● What this task involves:
Pull every line containing the word "rigid" from the records.

● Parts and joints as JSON:
________________
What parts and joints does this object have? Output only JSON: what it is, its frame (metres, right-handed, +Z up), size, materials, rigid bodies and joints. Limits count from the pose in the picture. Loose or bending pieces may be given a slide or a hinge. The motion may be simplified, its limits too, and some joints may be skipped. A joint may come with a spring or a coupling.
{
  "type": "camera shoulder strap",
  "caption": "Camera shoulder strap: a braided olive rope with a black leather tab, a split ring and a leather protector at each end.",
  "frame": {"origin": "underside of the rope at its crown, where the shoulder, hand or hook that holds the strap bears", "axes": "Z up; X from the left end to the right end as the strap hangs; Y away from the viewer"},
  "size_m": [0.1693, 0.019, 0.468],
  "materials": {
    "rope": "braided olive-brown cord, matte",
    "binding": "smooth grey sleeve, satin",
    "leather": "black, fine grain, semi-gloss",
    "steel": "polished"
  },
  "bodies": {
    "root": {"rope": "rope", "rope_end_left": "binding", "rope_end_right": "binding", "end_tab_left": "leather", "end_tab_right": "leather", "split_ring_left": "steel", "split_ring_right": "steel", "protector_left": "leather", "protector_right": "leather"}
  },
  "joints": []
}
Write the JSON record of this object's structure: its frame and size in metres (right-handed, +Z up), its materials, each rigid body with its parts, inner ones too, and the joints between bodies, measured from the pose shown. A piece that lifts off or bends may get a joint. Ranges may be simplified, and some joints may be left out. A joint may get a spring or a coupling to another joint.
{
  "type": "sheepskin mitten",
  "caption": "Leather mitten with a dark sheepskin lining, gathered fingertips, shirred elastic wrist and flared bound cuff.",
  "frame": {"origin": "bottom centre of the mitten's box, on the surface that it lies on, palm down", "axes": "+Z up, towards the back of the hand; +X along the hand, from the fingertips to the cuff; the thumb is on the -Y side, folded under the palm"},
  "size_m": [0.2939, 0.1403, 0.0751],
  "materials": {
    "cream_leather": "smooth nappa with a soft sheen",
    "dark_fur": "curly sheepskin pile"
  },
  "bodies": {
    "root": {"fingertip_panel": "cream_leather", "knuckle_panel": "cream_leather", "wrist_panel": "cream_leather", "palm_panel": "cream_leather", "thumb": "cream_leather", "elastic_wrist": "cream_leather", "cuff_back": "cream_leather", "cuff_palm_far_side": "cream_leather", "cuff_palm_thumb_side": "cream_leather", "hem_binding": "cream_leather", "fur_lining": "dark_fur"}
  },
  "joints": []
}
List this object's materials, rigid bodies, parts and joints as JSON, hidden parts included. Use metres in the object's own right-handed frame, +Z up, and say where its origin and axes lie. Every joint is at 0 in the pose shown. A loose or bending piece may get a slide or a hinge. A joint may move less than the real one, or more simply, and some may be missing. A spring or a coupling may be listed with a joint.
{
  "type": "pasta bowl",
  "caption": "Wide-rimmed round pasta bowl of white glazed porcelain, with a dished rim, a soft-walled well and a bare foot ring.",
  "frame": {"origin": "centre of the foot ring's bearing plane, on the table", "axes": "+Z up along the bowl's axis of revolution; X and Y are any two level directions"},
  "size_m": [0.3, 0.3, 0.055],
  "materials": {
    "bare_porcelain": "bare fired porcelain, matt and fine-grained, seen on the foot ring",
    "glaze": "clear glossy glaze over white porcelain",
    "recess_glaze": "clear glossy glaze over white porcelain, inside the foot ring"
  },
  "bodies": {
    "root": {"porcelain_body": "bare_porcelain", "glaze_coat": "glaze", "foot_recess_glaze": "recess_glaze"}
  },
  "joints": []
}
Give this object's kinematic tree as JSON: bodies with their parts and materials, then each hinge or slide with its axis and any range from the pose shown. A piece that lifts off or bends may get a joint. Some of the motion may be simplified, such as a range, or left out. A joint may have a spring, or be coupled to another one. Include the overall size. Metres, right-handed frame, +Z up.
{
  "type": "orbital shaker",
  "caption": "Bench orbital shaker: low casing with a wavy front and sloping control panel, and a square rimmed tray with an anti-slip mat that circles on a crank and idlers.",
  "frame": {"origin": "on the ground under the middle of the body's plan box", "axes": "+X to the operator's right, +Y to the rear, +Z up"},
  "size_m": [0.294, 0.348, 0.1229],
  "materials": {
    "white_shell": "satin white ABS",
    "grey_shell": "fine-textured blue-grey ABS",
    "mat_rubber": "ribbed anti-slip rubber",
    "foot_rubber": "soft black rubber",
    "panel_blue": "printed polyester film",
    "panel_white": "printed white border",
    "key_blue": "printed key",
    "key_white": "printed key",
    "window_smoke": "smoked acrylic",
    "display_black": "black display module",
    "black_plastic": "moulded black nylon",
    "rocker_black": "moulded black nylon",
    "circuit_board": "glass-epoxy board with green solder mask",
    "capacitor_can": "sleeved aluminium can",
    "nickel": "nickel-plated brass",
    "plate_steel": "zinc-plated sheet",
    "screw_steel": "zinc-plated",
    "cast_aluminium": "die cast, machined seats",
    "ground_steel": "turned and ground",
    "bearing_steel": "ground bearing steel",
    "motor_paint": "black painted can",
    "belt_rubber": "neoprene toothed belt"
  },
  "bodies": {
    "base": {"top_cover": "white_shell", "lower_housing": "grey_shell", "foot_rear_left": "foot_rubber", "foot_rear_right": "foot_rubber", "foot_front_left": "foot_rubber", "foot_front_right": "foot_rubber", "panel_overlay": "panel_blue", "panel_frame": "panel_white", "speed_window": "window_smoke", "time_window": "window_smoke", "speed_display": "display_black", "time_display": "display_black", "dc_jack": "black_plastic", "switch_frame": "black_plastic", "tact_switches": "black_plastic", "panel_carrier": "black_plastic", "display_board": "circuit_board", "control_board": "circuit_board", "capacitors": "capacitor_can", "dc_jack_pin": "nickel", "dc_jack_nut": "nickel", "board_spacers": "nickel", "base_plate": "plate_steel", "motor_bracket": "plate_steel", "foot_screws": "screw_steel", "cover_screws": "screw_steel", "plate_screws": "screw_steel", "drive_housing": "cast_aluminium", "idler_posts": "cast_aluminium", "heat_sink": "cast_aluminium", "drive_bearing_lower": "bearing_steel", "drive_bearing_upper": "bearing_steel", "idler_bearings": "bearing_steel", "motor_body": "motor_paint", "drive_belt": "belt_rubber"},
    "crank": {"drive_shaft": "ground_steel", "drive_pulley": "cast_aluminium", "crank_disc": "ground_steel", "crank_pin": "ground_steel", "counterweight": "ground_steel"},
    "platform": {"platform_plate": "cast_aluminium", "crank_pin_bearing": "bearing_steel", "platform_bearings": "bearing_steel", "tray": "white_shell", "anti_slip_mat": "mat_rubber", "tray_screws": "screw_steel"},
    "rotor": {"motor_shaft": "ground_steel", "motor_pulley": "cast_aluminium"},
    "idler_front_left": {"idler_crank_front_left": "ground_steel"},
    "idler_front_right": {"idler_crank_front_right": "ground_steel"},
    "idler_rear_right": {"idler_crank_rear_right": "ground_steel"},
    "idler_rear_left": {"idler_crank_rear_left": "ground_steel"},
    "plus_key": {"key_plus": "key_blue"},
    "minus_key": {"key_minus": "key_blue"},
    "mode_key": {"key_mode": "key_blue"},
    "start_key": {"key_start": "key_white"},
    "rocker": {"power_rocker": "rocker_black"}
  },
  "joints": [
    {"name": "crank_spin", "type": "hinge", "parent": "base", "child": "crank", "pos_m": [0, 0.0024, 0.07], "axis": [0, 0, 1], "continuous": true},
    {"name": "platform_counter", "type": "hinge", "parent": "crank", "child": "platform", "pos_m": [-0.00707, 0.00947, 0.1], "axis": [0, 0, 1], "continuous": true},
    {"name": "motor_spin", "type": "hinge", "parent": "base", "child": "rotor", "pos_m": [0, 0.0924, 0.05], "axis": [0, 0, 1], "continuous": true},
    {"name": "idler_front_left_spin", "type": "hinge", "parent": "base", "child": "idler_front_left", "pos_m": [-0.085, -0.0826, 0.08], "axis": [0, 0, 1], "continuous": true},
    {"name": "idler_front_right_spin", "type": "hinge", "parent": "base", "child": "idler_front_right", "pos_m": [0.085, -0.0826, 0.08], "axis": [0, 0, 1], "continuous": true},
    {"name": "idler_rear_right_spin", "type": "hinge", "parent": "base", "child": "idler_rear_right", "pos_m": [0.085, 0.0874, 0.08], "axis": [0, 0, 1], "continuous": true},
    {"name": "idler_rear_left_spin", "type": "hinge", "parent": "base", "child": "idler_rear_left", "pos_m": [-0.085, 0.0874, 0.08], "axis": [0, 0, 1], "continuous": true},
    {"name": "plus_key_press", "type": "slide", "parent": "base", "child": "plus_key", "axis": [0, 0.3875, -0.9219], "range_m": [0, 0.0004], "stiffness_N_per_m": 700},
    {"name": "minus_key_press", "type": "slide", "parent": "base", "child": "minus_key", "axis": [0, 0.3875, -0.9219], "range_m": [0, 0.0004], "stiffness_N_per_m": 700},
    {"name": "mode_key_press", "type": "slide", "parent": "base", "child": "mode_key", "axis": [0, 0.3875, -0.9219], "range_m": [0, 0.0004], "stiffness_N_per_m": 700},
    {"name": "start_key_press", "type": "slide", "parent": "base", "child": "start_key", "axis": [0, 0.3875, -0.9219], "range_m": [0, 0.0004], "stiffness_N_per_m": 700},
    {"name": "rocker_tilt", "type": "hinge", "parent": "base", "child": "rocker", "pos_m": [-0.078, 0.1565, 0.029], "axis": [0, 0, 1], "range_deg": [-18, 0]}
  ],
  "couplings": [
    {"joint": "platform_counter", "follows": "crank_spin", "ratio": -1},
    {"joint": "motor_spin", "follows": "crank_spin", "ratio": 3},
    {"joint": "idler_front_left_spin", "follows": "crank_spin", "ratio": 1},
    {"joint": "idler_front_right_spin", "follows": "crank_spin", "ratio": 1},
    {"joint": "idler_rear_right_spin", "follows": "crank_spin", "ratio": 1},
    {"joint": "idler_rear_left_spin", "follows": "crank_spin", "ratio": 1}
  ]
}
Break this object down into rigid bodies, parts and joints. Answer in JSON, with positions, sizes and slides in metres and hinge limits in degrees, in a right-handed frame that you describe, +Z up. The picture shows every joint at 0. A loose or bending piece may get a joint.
________________
● Written solution:
What parts and joints does this object have? Output only JSON: what it is, its frame (metres, right-handed, +Z up), size, materials, rigid bodies and joints. Limits count from the pose in the picture. Loose or bending pieces may be given a slide or a hinge. The motion may be simplified, its limits too, and some joints may be skipped. A joint may come with a spring or a coupling.
Write the JSON record of this object's structure: its frame and size in metres (right-handed, +Z up), its materials, each rigid body with its parts, inner ones too, and the joints between bodies, measured from the pose shown. A piece that lifts off or bends may get a joint. Ranges may be simplified, and some joints may be left out. A joint may get a spring or a coupling to another joint.
List this object's materials, rigid bodies, parts and joints as JSON, hidden parts included. Use metres in the object's own right-handed frame, +Z up, and say where its origin and axes lie. Every joint is at 0 in the pose shown. A loose or bending piece may get a slide or a hinge. A joint may move less than the real one, or more simply, and some may be missing. A spring or a coupling may be listed with a joint.
Break this object down into rigid bodies, parts and joints. Answer in JSON, with positions, sizes and slides in metres and hinge limits in degrees, in a right-handed frame that you describe, +Z up. The picture shows every joint at 0. A loose or bending piece may get a joint.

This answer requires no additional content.